Others offer explanations based on interdependence, suggesting that the new economic interdependence in the world economy in the 1970s, and political interdependence in the 1980s, required better mechanisms for collective management than the existing international institutions provided, especially at times of slowdown in the world economy, or when policy failures prompted dominant ideas to be replaced by economic ideologies focused on shared interests. (12) Finally, those favouring explanations grounded in domestic politics point to the willingness of the United States to lead, and the domestic bargaining and coalition-building that permit it to do so; national political pressures for strong personal forms of leadership; and the personalities of the leaders themselves. (13)

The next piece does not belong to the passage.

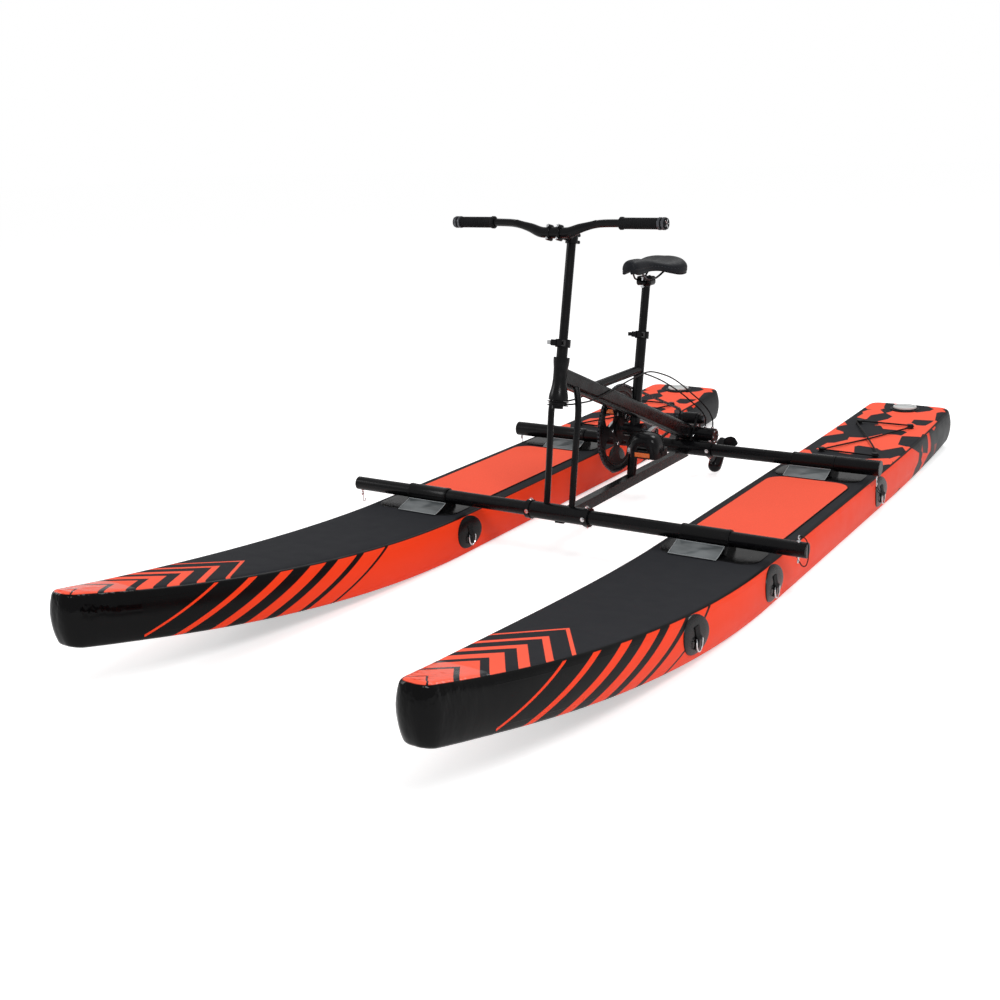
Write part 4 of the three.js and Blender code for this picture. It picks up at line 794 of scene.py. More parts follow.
def wall_of(loop, outs, film, ruffle):
    """The wall's places, and for each its (y, x, depth below the deck) for the print."""
    places, skin = [], []
    fades = [min(1, max(FADE_FLOOR, (NOSE_END + WRAP_REACH - y) / WRAP_FADE)) for x, y in loop]
    for reach, height in wall_profile():
        for (x, y), out, fade in zip(loop, outs, fades):
            grow = film * fade
            z = rise(y) + height + grow * (2 * height / HULL_DEPTH - 1)
            place = Vector((x, y, z)) + out * (reach + grow)
            if ruffle:
                place -= out * (ruffle * crease(place) * (fade - FADE_FLOOR))
            places.append(place)
            skin.append((y, x + out.x * min(reach, 0), HULL_DEPTH - height))
    return places, skin


def add_lid(places, skin, start, half, crown, depth):
    """Adds the places inside one end of the wall, and returns the faces of a deck or base there."""
    count, columns = len(half), HULL_COLUMNS
    index = {}
    for row in range(count):
        index[row, 0] = start + row
        index[row, columns] = start + 2 * count + columns - 2 - row
        for column in range(1, columns):
            if row == count - 1:
                index[row, column] = start + count + column - 1
            elif row == 0:
                index[row, column] = start + 2 * (count + columns - 1) - column
            else:
                place = places[start + row].lerp(places[index[row, columns]], column / columns)
                place.z += crown * (1 - (1 - 2 * column / columns) ** 2)
                index[row, column] = len(places)
                places.append(place)
                skin.append((half[row][1], place.x, depth))
    return [[index[row, column], index[row, column + 1], index[row + 1, column + 1], index[row + 1, column]]
            for row in range(count - 1) for column in range(columns)]


def hull_mesh(name, x, film=0.0, keep_before=None, ruffle=0.0):
    """A pontoon's skin at a place across, or a film over its nose that ends at keep_before."""
    half = half_outline()
    loop, outs = plan_loop(half)
    places, skin = wall_of(loop, outs, film, ruffle)
    levels = len(places) // len(loop)
    faces = grid(len(loop), levels, wrap_columns=True)
    faces += add_lid(places, skin, len(loop) * (levels - 1), half, DECK_CROWN, 0)
    faces += add_lid(places, skin, 0, half, 0, BASE_SKIN)
    if keep_before is not None:
        faces = [face for face in faces if max(skin[corner][0] for corner in face) < keep_before]
    made = link_mesh(name, [place + ACROSS * x for place in places], faces)
    attribute = made.data.attributes.new("skin", "FLOAT_VECTOR", "POINT")
    attribute.data.foreach_set("vector", np.array(skin, np.float32).ravel())
    face_outwards(made)
    return made


def wall_place(sign, facing, y, share, out):
    """A point on a pontoon's side wall, pushed out from it. Facing is the wall's side in x."""
    share = min(max(share, WALL_LOW), WALL_HIGH)
    over = max(0, share - WALL_TURN)
    lip = (over / (1 - WALL_TURN)) ** 2 * EDGE_ROUND / 2
    x = sign * HULL_X + facing * (half_width(y) + bulge(share) - lip + out)
    return Vector((x, y, rise(y) + HULL_DEPTH * share + over * out))


def pontoon(side, sign):
    skin = hull_mesh(f"{side}_hull", sign * HULL_X)
    shaded(settle(skin, "frame", "hull_skin", replaced=[f"{side}_pontoon"]))
    wrap = hull_mesh(f"{side}_nose_wrap", sign * HULL_X, WRAP_GROW, WRAP_END, WRAP_CREASE)
    settle(wrap, "frame", "black_skin", replaced=[f"{side}_nose_guard"])
    thick = wrap.modifiers.new("thickness", "SOLIDIFY")
    thick.thickness = WRAP_FILM
    thick.offset = -1
    shaded(wrap)


# Ring patches: (share of the outline, height over the wall), and sizes of the D-ring and its tab
PATCH_STEPS = 40
PATCH_LEVELS = [(1.0, 0.0002), (0.985, 0.0026), (0.9, 0.0034), (0.6, 0.0038), (0.25, 0.004), (0.02, 0.004)]
RING_OUT = 0.0065
RING_WIDTH = 0.018
RING_DROP = 0.028
RING_WIRE = 0.002
RING_STEPS = 28
RING_BOW = (0.003, -0.004)
RING_BAR = (0.6, 0.002)
TAB_WIDTH = 0.024
TAB_THICKNESS = 0.0018
TAB_OVER = [(0.24, 0.0052), (0.08, 0.0056)]
TAB_ROUND = [(0.0042, 0.003), (0.0036, -0.003)]
TAB_UNDER = [(-0.05, 0.0052), (-0.2, 0.0050)]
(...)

Building upon earlier analyses of the summit system s rising effectiveness as the central institution for managing world order, this chapter examines the reasons for the summit s predominance and assesses the institution s record to date. (14) It suggests that, in relation to the institutional galaxies of the alternative United Nations and Atlantic systems, the summit system has the advantage of a newly minted modernity that allows it to assemble the powers and address the policy areas that predominate in the world of the 1970s and onward, as opposed to those of the 1940s. More specifically, it argues that the system was created with, and has increasingly developed, a set of structural and institutional characteristics --those of an embryonic international concert-- that permit it to play a dynamic role as the leading international forum for shaping international order in general, and addressing the new global security agenda in particular.